On Omaha Beach 1,000 GIs were killed that day trying to get ashore, yet succeeding waves of Americans continued to enter the deadly maelstrom and the day and the beach was won, by a thread.  On Utah beach to the right more effect was achieved the naval bombardment and a bombing run by the Army Air Force and the troops met light resistance and pushed on inland.  On the left the three Commonwealth beaches, Gold, Juno and Sword, were being contested and won by the Allies.  (The Canadians coincidentally aimed their initial thrust at this unique stand-alone house on Juno Beach, now known as the Canada House.)

Virtually every single father of the friends I had as a boy was a WWII veteran, whether they saw action or not, they served. My uncles served in the Mediterranean, the Philippines, the vast Pacific and my father served on two hard-won islands on the road to Tokyo.  (A lonely statue in Normandy a couple of miles off Gold beach of a weary British soldier resting at the end of the fighting on the Longest Day, marking the furthest point inland the Allies reached that day.)

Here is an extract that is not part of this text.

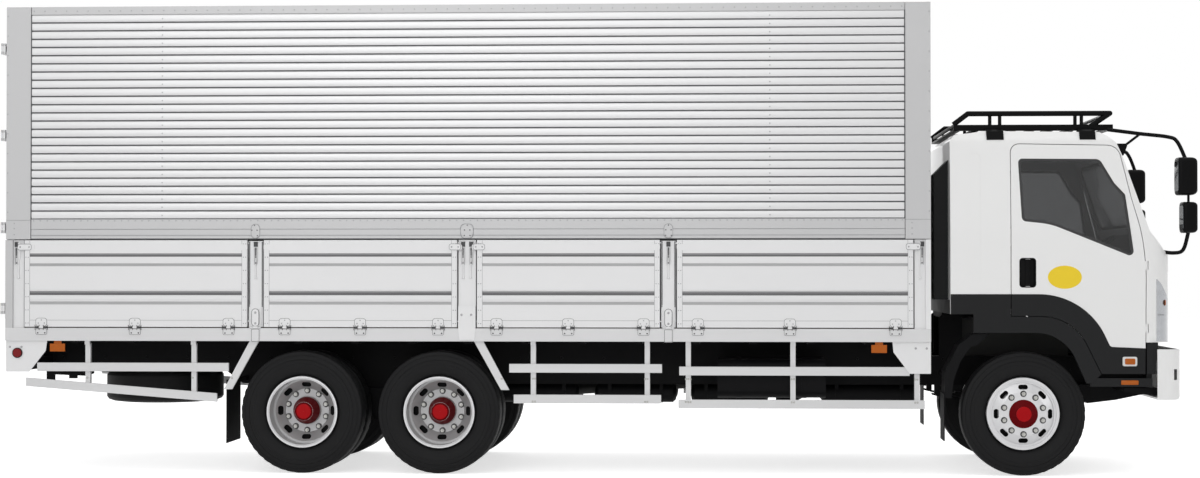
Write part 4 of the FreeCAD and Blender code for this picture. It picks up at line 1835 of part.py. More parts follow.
def step_and_cladding():
    """The fixed lower cladding: behind the door, round the arch, at the front corner, and the step."""
    arch = outer_layer(arch_prism(0.0), CAB_WALL)
    corner_rear = DOOR_FRONT + DOOR_GAP
    corner = side_plate(
        [
            (corner_rear, DOOR_BASE), (CLAD_FRONT - GUARD_THICK, DOOR_BASE), (CLAD_FRONT, CAB_BASE - OVERRUN),
            (CLAD_FRONT, CAB_BASE - SEAM), (corner_rear, CAB_BASE - SEAM),
        ], CAB_HALF - CAB_WALL - SEAM, CAB_HALF + CLAD_PROUD)
    toe = block(
        STEP_REAR, FRONT_AXLE_X + ARCH_FOOT_AHEAD + ARCH_TOE, CAB_HALF - CAB_WALL, CAB_HALF,
        STEP_BASE, TYRE_RADIUS + ARCH_FOOT_LIFT + OVERRUN)
    return both([fused([arch, corner, toe] + cab_step())]) + [intake_duct()]


def bumper():
    """A folded bumper, open behind and above, slotted at each side, with its two arms on the frame."""
    shapes = []
    for inset in (0.0, BUMPER_WALL):
        half = BUMPER_HALF - inset
        front = BUMPER_FRONT - inset
        rear = BUMPER_REAR - (OVERRUN if inset else 0.0)
        low = BUMPER_BASE + inset
        high = BUMPER_TOP + (OVERRUN if inset else 0.0)
        plan = [Vector(x, y, low) for x, y in ((rear, -half), (front, -half), (front, half), (rear, half))]
        corner = BUMPER_ROUND - inset
        shape = Part.Face(rounded(plan, [0, corner, corner, 0])).extrude(Vector(0, 0, high - low))
        side = [Vector(x, -half, z) for x, z in ((rear, low), (front, low), (front, high), (rear, high))]
        profile = Part.Face(rounded(side, [0, BUMPER_EDGE_ROUND - inset, 0, 0]))
        shapes.append(shape.common(profile.extrude(Vector(0, half + half, 0))))
    shell = shapes[0].cut(shapes[1])
    middle_x = BUMPER_FRONT - BUMPER_SLOT_BEHIND
    middle_z = (BUMPER_BASE + BUMPER_TOP) / 2
    slot = block(
        middle_x - BUMPER_SLOT_LENGTH / 2, middle_x + BUMPER_SLOT_LENGTH / 2, BUMPER_HALF - BUMPER_ROUND,
        BUMPER_HALF + OVERRUN, middle_z - BUMPER_SLOT_HEIGHT / 2, middle_z + BUMPER_SLOT_HEIGHT / 2)
    shell = shell.cut(slot).cut(other_side(slot))
    arm = block(RAIL_FRONT + SEAM, BUMPER_FRONT - BUMPER_WALL, RAIL_INNER, RAIL_OUTER, RAIL_BASE, RAIL_BASE + BUMPER_ARM)
    return [fused([shell, arm, other_side(arm)])]


# Roof rack: ladders of tube round a slatted deck, standing on four feet.

def roof_rack():
    y = RACK_HALF - RACK_TUBE
    base = CAB_ROOF + RACK_DECK_LIFT
    deck_top = base + RACK_DECK_HEIGHT
    top = CAB_BASE + CAB_HEIGHT * RACK_TOP_SHARE
    rear, front, tail, nose = [
        CAB_REAR + CAB_LENGTH * share for share in (RACK_REAR_SHARE, RACK_FRONT_SHARE, RACK_TAIL_SHARE, RACK_NOSE_SHARE)]
    tail_z = base + RACK_TAIL_RISE
    middle = (base + deck_top) / 2
    rear_top = Vector(rear, y, top)
    front_top = Vector(front, y, top)
    side = [
        rod(rear_top, front_top, RACK_TUBE), rod(rear_top, Vector(tail, y, tail_z), RACK_TUBE),
        rod(front_top, Vector(nose, y, middle), RACK_TUBE),
        Part.makeSphere(RACK_TUBE, rear_top), Part.makeSphere(RACK_TUBE, front_top),
        block(tail, front + RACK_TUBE, y - RACK_TUBE, y + RACK_TUBE, base, deck_top),
    ]
    for share in RACK_UPRIGHT_SHARES:
        x = rear + (front - rear) * share
        side.append(rod(Vector(x, y, middle), Vector(x, y, top), RACK_UPRIGHT))
    inner = y - RACK_TUBE - SEAM
    pieces = both([fused(side)])
    for x, z in ((front, top), (tail + RACK_TUBE, tail_z - SEAM)):
        pieces.append(rod(Vector(x, -inner, z), Vector(x, inner, z), RACK_UPRIGHT))
    slats = []
    length = front - tail - RACK_SLAT_WIDTH
    for count in range(RACK_SLATS):
        x = tail + length * count / (RACK_SLATS - 1)
        slats.append(block(x, x + RACK_SLAT_WIDTH, -inner, inner, base, base + RACK_SLAT_THICK))
    spine_base = base + RACK_SLAT_THICK
    slats.append(block(tail, front, -RACK_SLAT_WIDTH / 2, RACK_SLAT_WIDTH / 2, spine_base, spine_base + RACK_SLAT_THICK))
    for share in RACK_FOOT_SHARES:
        x = CAB_REAR + CAB_LENGTH * share
        foot = block(x, x + RACK_FOOT_LENGTH, y - RACK_TUBE - RACK_TUBE, y + RACK_TUBE, CAB_GUTTER, base)
        pieces += both([foot.cut(cab_form(-SEAM))])
    return pieces + [fused(slats)]


# Mirrors: bent tube arms from the roof and the cowl, with an upper and a lower head on each side.

def bent_tube(path, y0, y1, radius):
    """Straight runs with round joints through X, Z points, moving from y0 to y1 across."""
    count = len(path) - 1
    points = [Vector(x, y0 + (y1 - y0) * place / count, z) for place, (x, z) in enumerate(path)]
    pieces = [Part.makeSphere(radius, point) for point in points[1:-1]]
    for start, end in zip(points, points[1:]):
        pieces.append(rod(start, end, radius))
    return fused(pieces)


def mirror_head(length, low, height):
    """A rounded mirror head facing back, ending level with the others in front."""
    corners = [
        Vector(MIRROR_FRONT - length, y, z) for y, z in (
            (MIRROR_Y - MIRROR_HALF, low), (MIRROR_Y + MIRROR_HALF, low),
            (MIRROR_Y + MIRROR_HALF, low + height), (MIRROR_Y - MIRROR_HALF, low + height))
    ]
    return Part.Face(rounded(corners, [MIRROR_ROUND] * len(corners))).extrude(Vector(length, 0, 0))


def mirrors():
    root_y = CAB_GUTTER_HALF - MIRROR_ROOT_SET_IN
    paths = []
    for shares in (MIRROR_ARM_SHARES, MIRROR_BRACE_SHARES, MIRROR_LOWER_SHARES):
        paths.append(scaled(shares, CAB_REAR, CAB_FRONT, CAB_BASE, CAB_ROOF))
    arm_step = (MIRROR_Y - root_y) / (len(paths[0]) - 1)
    arms = [
        bent_tube(paths[0], root_y, MIRROR_Y, MIRROR_ARM),
        bent_tube(paths[1], root_y, root_y + arm_step, MIRROR_LINK),
        bent_tube(paths[2], MIRROR_Y, root_y, MIRROR_ARM),
    ]
    arms = [arm.cut(cab_form(-SEAM)) for arm in arms]
    low = CAB_BASE + CAB_HEIGHT * LOWER_MIRROR_SHARE
    high = CAB_BASE + CAB_HEIGHT * MIRROR_BASE_SHARE
    link_x = MIRROR_FRONT - LOWER_MIRROR_LENGTH / 2
    knob = Part.makeSphere(MIRROR_KNOB, Vector(MIRROR_FRONT - MIRROR_KNOB * 2 / 3, MIRROR_Y, low + LOWER_MIRROR_HEIGHT / 2))
    link = rod(Vector(link_x, MIRROR_Y, low + LOWER_MIRROR_HEIGHT), Vector(link_x, MIRROR_Y, high), MIRROR_LINK)
    heads = [mirror_head(MIRROR_LENGTH, high, MIRROR_HEIGHT), mirror_head(LOWER_MIRROR_LENGTH, low, LOWER_MIRROR_HEIGHT)]
    return both([fused(arms + heads + [knob, link])])


# Cab interior, seen through the glass.

def seat(y):
    """One seat with a cushion, a raked back and a narrower pedestal."""
    floor = CAB_FLOOR_UPPER + CAB_WALL
    top = floor + SEAT_HEIGHT
    cushion = block(SEAT_REAR, SEAT_REAR + SEAT_LENGTH, y - SEAT_HALF, y + SEAT_HALF, top - SEAT_CUSHION, top)
    half = SEAT_HALF - OVERRUN
    pedestal = block(
        SEAT_REAR + OVERRUN, SEAT_REAR + SEAT_LENGTH - OVERRUN, y - half, y + half, floor, top - SEAT_CUSHION)
    head = top + SEAT_BACK_HEIGHT
    back = side_plate(
        [
            (SEAT_REAR - SEAT_BACK_LEAN, head), (SEAT_REAR - SEAT_BACK_LEAN + SEAT_BACK_THICK, head),
            (SEAT_REAR + SEAT_BACK_THICK, top), (SEAT_REAR, top),
        ], y - SEAT_HALF, y + SEAT_HALF)
    return fused([cushion, pedestal, back])


def cab_interior():
    floor = CAB_FLOOR_UPPER + CAB_WALL
    half = CAB_HALF - CAB_WALL - RUN_GAP - DASH_END_GAP
    low = CAB_BASE + CAB_WALL + SEAM
    top = CAB_BASE + DASH_HEIGHT
    shelf = top - DASH_SHELF
    foot = DASH_REAR + DASH_DEPTH
    dash = side_plate(
        [
            (DASH_REAR, shelf), (foot, shelf), (foot, low), (foot + DASH_FOOT, low), (foot + DASH_FOOT, top - OVERRUN),
            (DASH_REAR + DASH_LIP, top), (DASH_REAR, top - DASH_LIP),
        ], -half, half)
    pieces = [fused([dash] + steering_wheel(top, shelf)), seat(-SEAT_Y), seat(SEAT_Y)]
    inner = SEAT_Y - SEAT_HALF - TUNNEL_GAP
    pieces.append(block(SEAT_REAR, CAB_STEP_X - CAB_WALL, -inner, inner, floor, floor + TUNNEL_HEIGHT))
    return pieces


def steering_wheel(top, shelf):
    """The right-hand steering wheel on its raked column, which leaves the dash."""
    rake = WHEEL_RIM_RADIUS / 2
    centre = Vector(DASH_REAR - rake, -SEAT_Y, top)
    along = Vector(DASH_REAR + rake, -SEAT_Y, shelf + OVERRUN).sub(centre)
    rim = Part.makeTorus(WHEEL_RIM_RADIUS, WHEEL_RIM_TUBE, centre, along)
    pieces = [rim, rod(centre, centre.add(along * COLUMN_LENGTH_SHARE), WHEEL_RIM_TUBE * 2)]
    for side in (-1, 1):
        pieces.append(rod(centre, centre.add(Vector(0, side * WHEEL_RIM_RADIUS, 0)), WHEEL_RIM_TUBE / 2))
    return pieces


def main():
    save("frame_rails", frame_rails() + both(cab_front_bracket()) + cab_rest())
    save("front_axle", front_axle() + front_springs())
    save_pair("knuckle", [knuckle()])
    save("rear_bogie", bogie())
    save("engine", engine())
    save("side_tanks", side_tanks())
    wheels()
    save("bed_bearers", bed_bearers())
    save("bed", bed())
    save("body_frame", front_wall() + rear_portal() + roof_beam())
    save("fixed_posts", fixed_posts() + corner_skirts())
    gates()
    fold_posts()
    save_pair("wing", wing())
    save_pair("rear_door", rear_door())
    save("side_guards", side_guards())
    save("mudguards", mudguards())
    tyre, rim = spare()
    save("spare_tyre", [tyre])
    save("spare_rim", [rim])
    save("underrun", underrun())
    save("amber_lamps", amber_lamps())
    save("red_lamps", red_lamps())
    cab()
    save("cab_cladding", step_and_cladding())
    save("bumper", bumper())
    save("roof_rack", roof_rack())
    save("mirrors", mirrors())
    save("cab_interior", cab_interior())


main()
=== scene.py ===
import bmesh
import bpy
import math
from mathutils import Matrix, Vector
from mathutils.bvhtree import BVHTree


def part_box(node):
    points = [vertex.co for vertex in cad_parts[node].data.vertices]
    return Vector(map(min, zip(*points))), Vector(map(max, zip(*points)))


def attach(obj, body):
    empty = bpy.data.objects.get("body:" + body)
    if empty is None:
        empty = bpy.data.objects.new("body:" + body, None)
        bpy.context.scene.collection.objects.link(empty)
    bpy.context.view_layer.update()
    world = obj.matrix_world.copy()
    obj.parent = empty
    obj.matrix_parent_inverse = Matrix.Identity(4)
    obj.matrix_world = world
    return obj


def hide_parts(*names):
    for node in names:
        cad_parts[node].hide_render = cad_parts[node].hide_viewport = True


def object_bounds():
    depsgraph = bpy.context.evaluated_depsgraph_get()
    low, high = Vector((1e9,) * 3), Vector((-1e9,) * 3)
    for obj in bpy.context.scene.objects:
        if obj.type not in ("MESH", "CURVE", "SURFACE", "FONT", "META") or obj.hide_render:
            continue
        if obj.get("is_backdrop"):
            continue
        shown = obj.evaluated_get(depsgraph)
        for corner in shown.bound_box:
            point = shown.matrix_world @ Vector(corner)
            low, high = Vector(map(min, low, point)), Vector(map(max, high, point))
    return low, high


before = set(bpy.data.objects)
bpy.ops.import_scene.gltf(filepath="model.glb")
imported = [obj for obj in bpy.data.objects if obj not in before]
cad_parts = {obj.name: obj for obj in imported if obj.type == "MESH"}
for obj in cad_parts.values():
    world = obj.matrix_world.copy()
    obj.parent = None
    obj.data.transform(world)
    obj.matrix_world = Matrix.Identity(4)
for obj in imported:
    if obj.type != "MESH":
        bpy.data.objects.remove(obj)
low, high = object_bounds()
scene = bpy.context.scene

# Camera: a long lens from the truck's right, a touch behind the middle, at the height of the drop gates' top.
# It looks a little forward and is tipped up by less than a degree.
camera = bpy.data.objects.new("camera", bpy.data.cameras.new("camera"))
camera.location = (1.1214, -20.722, 1.711)
camera.rotation_euler = (math.radians(90.76), 0.0, math.radians(3.07))
camera.data.lens = 70.05
camera.data.sensor_width = 36.0
camera.data.clip_end = 400.0
scene.collection.objects.link(camera)
scene.camera = camera
scene.view_settings.view_transform = "Standard"

# Room: a white world to look at, with a softer one lighting the truck, and a pale floor under the tyres.
# Both show brighter to the camera, and in gloss and glass, than the light that they give.
WHITE = (1.0, 1.0, 1.0, 1.0)
WORLD_LIGHT = 0.5
WORLD_SEEN = 1.0
FLOOR_LIFT = 0.66
FLOOR_CORNERS = ((-60, -24, 0), (60, -24, 0), (60, 60, 0), (-60, 60, 0))


def seen_directly(tree):
    """An outlet that is 1 for rays from the camera, gloss or glass, and 0 for light falling on the truck."""
    path = tree.nodes.new("ShaderNodeLightPath")
    seen = tree.nodes.new("ShaderNodeMath")
    seen.operation = "MAXIMUM"
    shine = tree.nodes.new("ShaderNodeMath")
    shine.operation = "MAXIMUM"
    tree.links.new(path.outputs["Is Glossy Ray"], shine.inputs[0])
    tree.links.new(path.outputs["Is Transmission Ray"], shine.inputs[1])
    tree.links.new(path.outputs["Is Camera Ray"], seen.inputs[0])
    tree.links.new(shine.outputs[0], seen.inputs[1])
    return seen.outputs[0]


world = bpy.data.worlds.new("studio")
world.use_nodes = True
tree = world.node_tree
tree.nodes.clear()
mix = tree.nodes.new("ShaderNodeMixShader")
tree.links.new(seen_directly(tree), mix.inputs[0])
for inlet, strength in ((1, WORLD_LIGHT), (2, WORLD_SEEN)):
    glow = tree.nodes.new("ShaderNodeBackground")
    glow.inputs["Color"].default_value = WHITE
    glow.inputs["Strength"].default_value = strength
    tree.links.new(glow.outputs[0], mix.inputs[inlet])
sky = tree.nodes.new("ShaderNodeOutputWorld")
tree.links.new(mix.outputs[0], sky.inputs["Surface"])
scene.world = world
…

My mother left her home in a small Colorado farming town on the plains as a teenager and went to Sn Diego (and met my father before he was shipped off overseas) to help build airplanes.  The Greatest Generation.  (Quiet reigns at the Canadian cemetery in Normandy as hushed visitors visit the gravestones of fallen Allied heroes; the American cemetery overlooks Omaha beach and the British cemeteries are scattered about France but the biggest one in Normandy is in Bayeux, largely still looking as it did, a Norman medieval town, because it was the largest city seized by the Allies on that day, the largest city, Caen, took all summer to acquire and it was a pile of rubble when finally taken.)